If you really want a new car every few years (and are on excellent financial footing), leasing might make sense.

But if you want to build wealth and own what you pay for? Buying is the way to go. 🚀

Own Fewer, Not More 🚗❌

Did you know 59% of US households have 2+ cars sitting in their driveway. 22% have 3 or more! Yuck!

Most families don’t need multiple cars. I think they just ignorantly believe that extra “paid off” vehicles are doing no harm by keeping them around. It’s certainly handy having a backup car or a spare to loan people when visiting.

But no matter if you’ve got a brand new truck with a loan or an old $3,000 beater that is paid off… every car you own has an ongoing annual cost.

Think about it – each car means more insurance, more maintenance, more gas, more driveway space, and more stress. Even if you’re not driving them daily, those costs add up.

The average cost of owning a second car can be anywhere from $3,000 to $6,000 per year. That’s a hefty chunk of change, especially when you consider that most families only use their second car a few times a week, if at all!

Insert video from TikTok

If you’ve got 3 cars currently, consider downsizing a little and ditching one. It’s easier than you think. And the savings will be significant.

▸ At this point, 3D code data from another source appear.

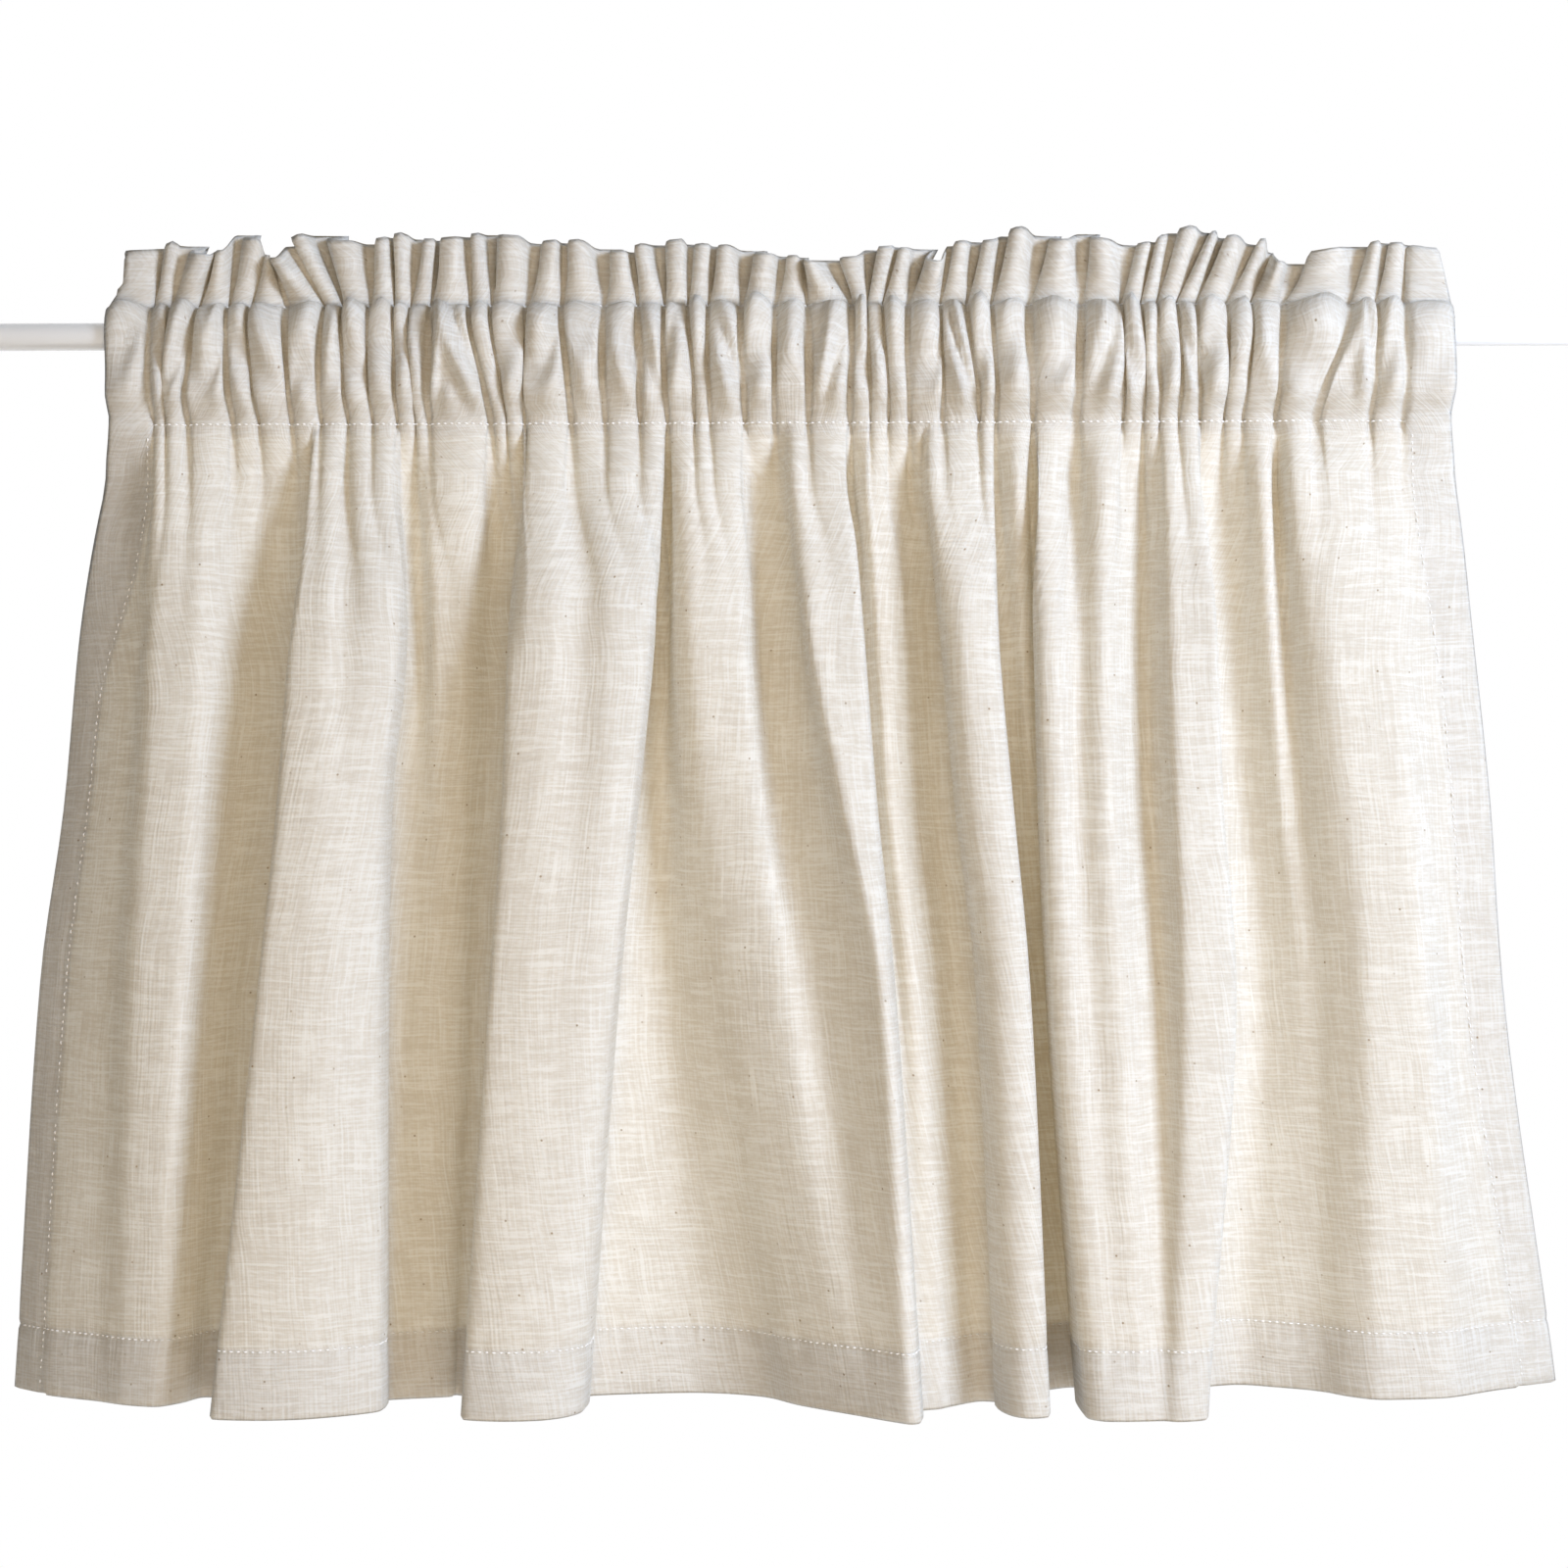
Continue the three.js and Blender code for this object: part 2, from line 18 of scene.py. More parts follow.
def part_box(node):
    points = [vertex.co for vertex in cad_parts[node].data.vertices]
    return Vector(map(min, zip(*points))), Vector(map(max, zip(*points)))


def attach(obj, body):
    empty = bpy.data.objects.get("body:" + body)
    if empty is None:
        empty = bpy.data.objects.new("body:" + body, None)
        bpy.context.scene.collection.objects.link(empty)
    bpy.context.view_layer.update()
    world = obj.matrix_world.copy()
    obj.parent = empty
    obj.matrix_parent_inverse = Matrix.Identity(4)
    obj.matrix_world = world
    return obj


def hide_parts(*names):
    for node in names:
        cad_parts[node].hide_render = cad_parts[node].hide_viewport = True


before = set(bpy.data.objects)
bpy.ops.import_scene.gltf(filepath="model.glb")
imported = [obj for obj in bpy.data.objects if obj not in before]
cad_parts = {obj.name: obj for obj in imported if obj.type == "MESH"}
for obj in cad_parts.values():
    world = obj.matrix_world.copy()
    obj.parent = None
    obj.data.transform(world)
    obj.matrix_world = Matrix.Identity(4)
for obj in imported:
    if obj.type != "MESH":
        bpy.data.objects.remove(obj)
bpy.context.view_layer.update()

# %% [markdown]
# ## The camera
# The photograph looks at the curtain square on, from about a metre away, a little below the rod.
# A camera that looks along +Y has its X turned by a right angle. The small turn about Y is a
# roll: the rod runs slightly uphill in the picture. The lens follows from the width that the
# picture covers at the rod's distance.

# %% Camera
CAMERA_DISTANCE = 1.10
CAMERA_HEIGHT = -0.172
PICTURE_WIDTH = 0.600
SENSOR = 36.0
ROLL = math.radians(0.2)


def make_camera():
    """A camera in front of the middle of the rod. Lens = sensor x distance / width seen."""
    data = bpy.data.cameras.new("camera")
    data.sensor_width = SENSOR
    data.lens = SENSOR * CAMERA_DISTANCE / PICTURE_WIDTH
    camera = bpy.data.objects.new("camera", data)
    rod_low, rod_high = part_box("rod")
    camera.location = ((rod_low[0] + rod_high[0]) / 2, -CAMERA_DISTANCE, CAMERA_HEIGHT)
    camera.rotation_euler = (math.pi / 2, ROLL, 0)
    bpy.context.collection.objects.link(camera)
    bpy.context.scene.camera = camera
    return camera


camera = make_camera()
print("lens", round(camera.data.lens, 1), "mm")

# %% [markdown]
# ## Sizes of the cloth
# A sewn thing is easiest to describe by its lines of stitching, so those heights come first.
# They are millimetres from the rod's axis, turned into metres once, at the end of each formula.

# %% Sizes
MM = 0.001
# Heights of the edge and the stitching, then how wide a side hem is
HEM_BOTTOM = -409
HEM_SEAM = -383.5
POCKET_BOTTOM = -34
POCKET_TOP = 11
SIDE_HEM = 17
# Thickness of the cloth, and how far apart two layers of it lie
CLOTH = 0.4
LAYER = 0.55
# The rod, the room round it, and the share of a gather's depth that the stitching leaves
ROD_RADIUS = 5.25
ROD_ROOM = 1.2
STITCHED_DEPTH = 0.55

# %% [markdown]
# ## From the photograph to millimetres
# The folds aren't regular, so their places have to be read off the photograph. A reading is a pixel
# column or row of it, and a depth judged from it. The camera above gives its real place: a pixel
# covers a fixed width at the rod's distance, and a little more on cloth further back.

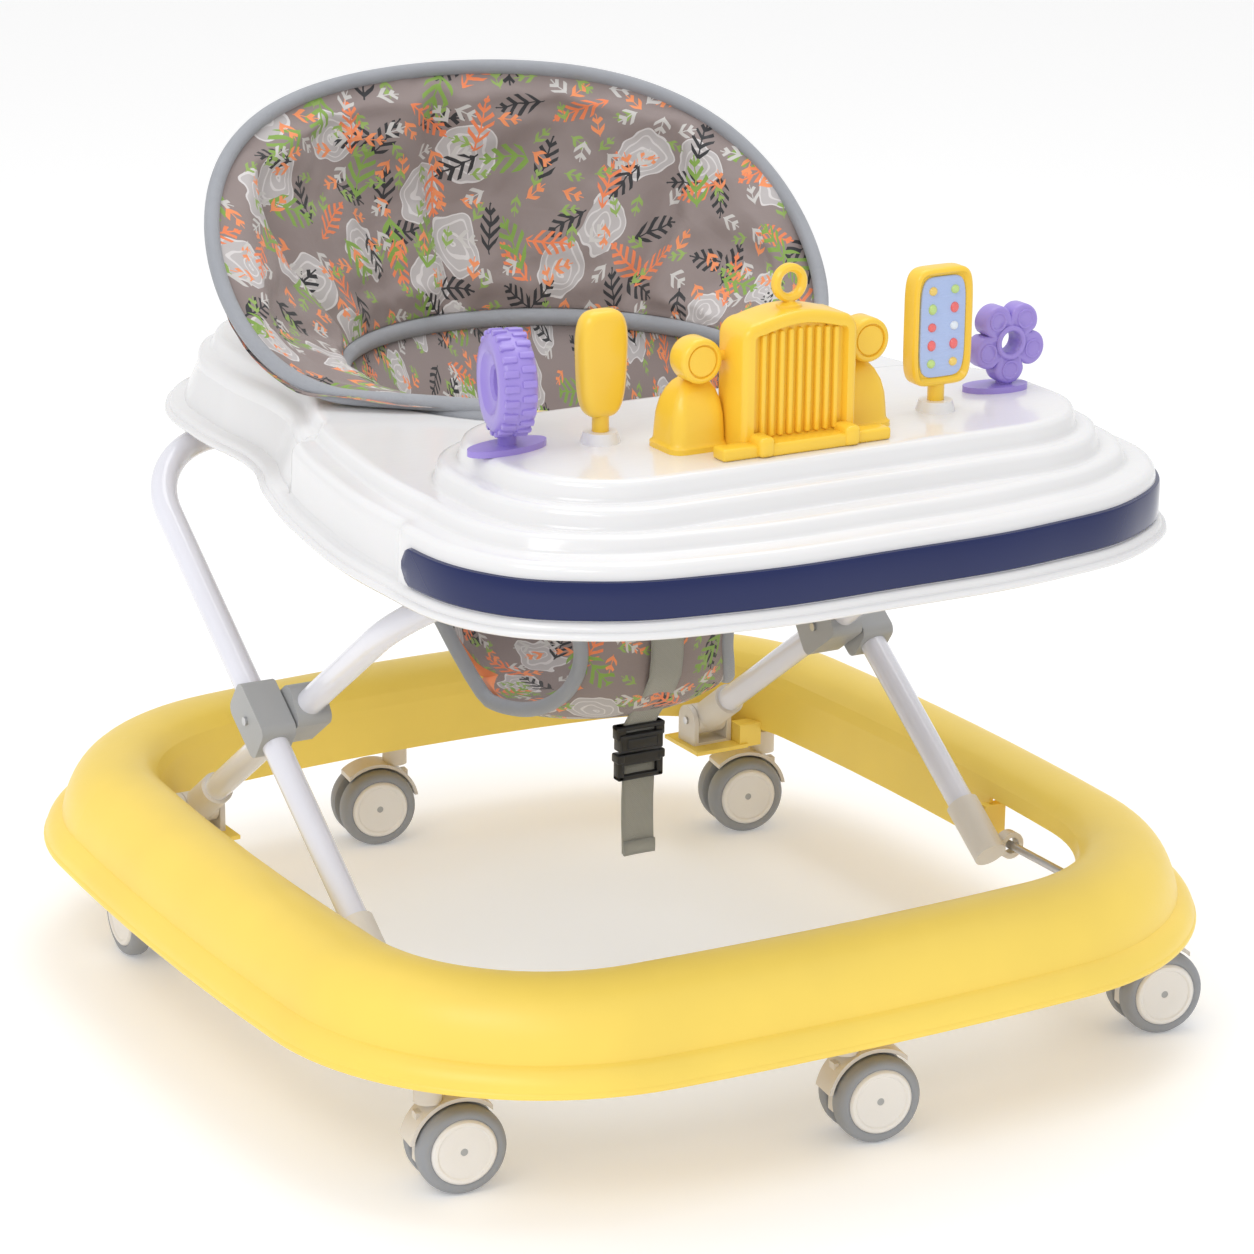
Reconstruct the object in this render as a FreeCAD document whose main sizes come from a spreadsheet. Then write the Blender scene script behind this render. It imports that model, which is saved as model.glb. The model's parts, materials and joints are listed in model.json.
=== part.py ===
import FreeCAD, Part
import math
import os
import re

from FreeCAD import Placement, Rotation, Vector
import Sketcher

# Baby walker: a yellow floor ring on six twin-wheel casters, two U-shaped steel
# tubes crossed as scissors, and a toy tray with a padded seat hanging in it.
# Millimetres. +Z up, the toys at -Y, the origin on the floor under the middle
# of the ring.

doc = FreeCAD.newDocument("baby_walker")
sheet = doc.addObject("Spreadsheet::Sheet", "Sizes")

SIZES = dict(
    # floor ring: plan outline of tangent arcs, and the moulded section
    ring_width=700, ring_length=746, front_bulge=2700, rear_bulge=1400, side_bulge=2700,
    corner_radius=200, widest_back=16, ring_bottom=87, ring_height=60, ring_wide=86,
    ring_wall=3, boss_radius=11, boss_drop=4,
    # scissor geometry
    fold_angle=35.5, lower_arm=213, upper_arm=250, crossing_back=48, pivot_height=96,
    tube_diameter=19, tube_wall=1.5, outer_leg_side=243, inner_leg_side=216,
    outer_bend=65, inner_bend=105,
    # fits
    running_gap=0.05, part_gap=0.6, fabric_gap=2,
    # lower ends of the tubes, rails and brackets
    socket_radius=12, socket_length=44, shoe_length=46, pin_diameter=6, rod_diameter=6,
    rod_side=262, eye_radius=10, eye_hole_radius=6, eye_width=8, rod_front=-226, rod_back=-104,
    recess_top=122, bracket_wall=4, bracket_plate=2, ledge_thick=3, ledge_drop=9,
    # crossing clamps
    clamp_wall=3.2, clamp_length=48, clamp_height=31,
    # casters
    wheel_diameter=60, tyre_width=14, disc_diameter=44.6, disc_proud=1, web_thick=8,
    wheel_gap=1, axle_diameter=5, trail_length=18, stem_diameter=8, stem_length=26,
    neck_radius=9.5, guard_thick=2.6, guard_gap=1.6, guard_width=22, under_ring_gap=4,
    # tray
    tray_lip=378, tray_wall=3, lip_wide=8, lip_thick=3.5, tray_rim=424, step_rise=11,
    step_in=27, deck_height=462, terrace_in=16, well_width=318, well_length=326,
    well_back=76, trim_height=25, trim_thick=2, trim_bottom=389,
    saddle_side=84, saddle_width=22, saddle_wall=6, track_slide=88,
    # seat
    seat_thick=7, back_thick=22, back_foot=438, rim_width=464, rim_length=290, rim_back=122,
    rim_top=614, rim_fall=56, rim_fall_two=72, rim_fall_four=16, rim_turn=128, binding_radius=5,
    sling_bottom=212, sling_middle=246, sling_top=431, sling_floor_width=130, sling_floor_length=100,
    sling_low_width=204, sling_low_length=166, sling_low_back=10, leg_hole_radius=50,
    leg_hole_height=270, leg_hole_side=68, leg_hole_back=56,
    # crotch strap and buckle
    strap_width=25, strap_thick=2, strap_front=-46, strap_low=108, strap_top=296, strap_out=-82,
    strap_turn=248, buckle_width=38,
    buckle_top=206, buckle_split=186, buckle_low=166, buckle_thick=11,
    # toys
    tyre_toy_side=188, tyre_toy_front=-200, pill_side=126, pill_front=-209, panel_side=107,
    panel_front=-240, flower_side=179, flower_front=-214, plate_shift=-7, post_radius=5.5,
    collar_radius=13, collar_height=7, plate_thick=4, neck_rise=10, tyre_toy_radius=34,
    tyre_toy_width=25, tyre_toy_bore=10, tyre_toy_turn=-12.5, pill_wide=34, pill_tall=68, pill_thick=16,
    panel_wide=46,
    panel_tall=78, panel_thick=15, panel_frame=6, panel_recess=3, flower_radius=15,
    flower_reach=16, flower_thick=16, flower_hole_radius=8, flower_drop=5,
    car_middle=-22, car_front=-280, grille_wide=84, grille_tall=88, grille_deep=34, slat_count=9,
    slat_depth=4, fender_wide=40, fender_tall=46, fender_deep=38, fender_back=16, lamp_radius=14.5,
    lamp_deep=18, bumper_tall=12, bumper_deep=12, bumper_wide=124, ornament_radius=10,
    ornament_wire=2.6,
)
for row, (word, number) in enumerate(SIZES.items(), 1):
    sheet.set(f"A{row}", word)
    sheet.set(f"B{row}", str(number))
    sheet.setAlias(f"B{row}", word)
doc.recompute()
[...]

If you’ve got 2 cars currently, could you get away with downsizing to 1? Especially if you WFH every day, this could be relatively easy to pull off. Even using Uber and Lyft more regularly as a backup, it’s often a financially superior decision.

The Bottom Line

If you want to get ahead financially, it’s time to rethink your car situation. Pay in cash, skip the lease, maintain what you have, and drive less.

The less you spend on cars, the more you have to put towards achieving financial freedom!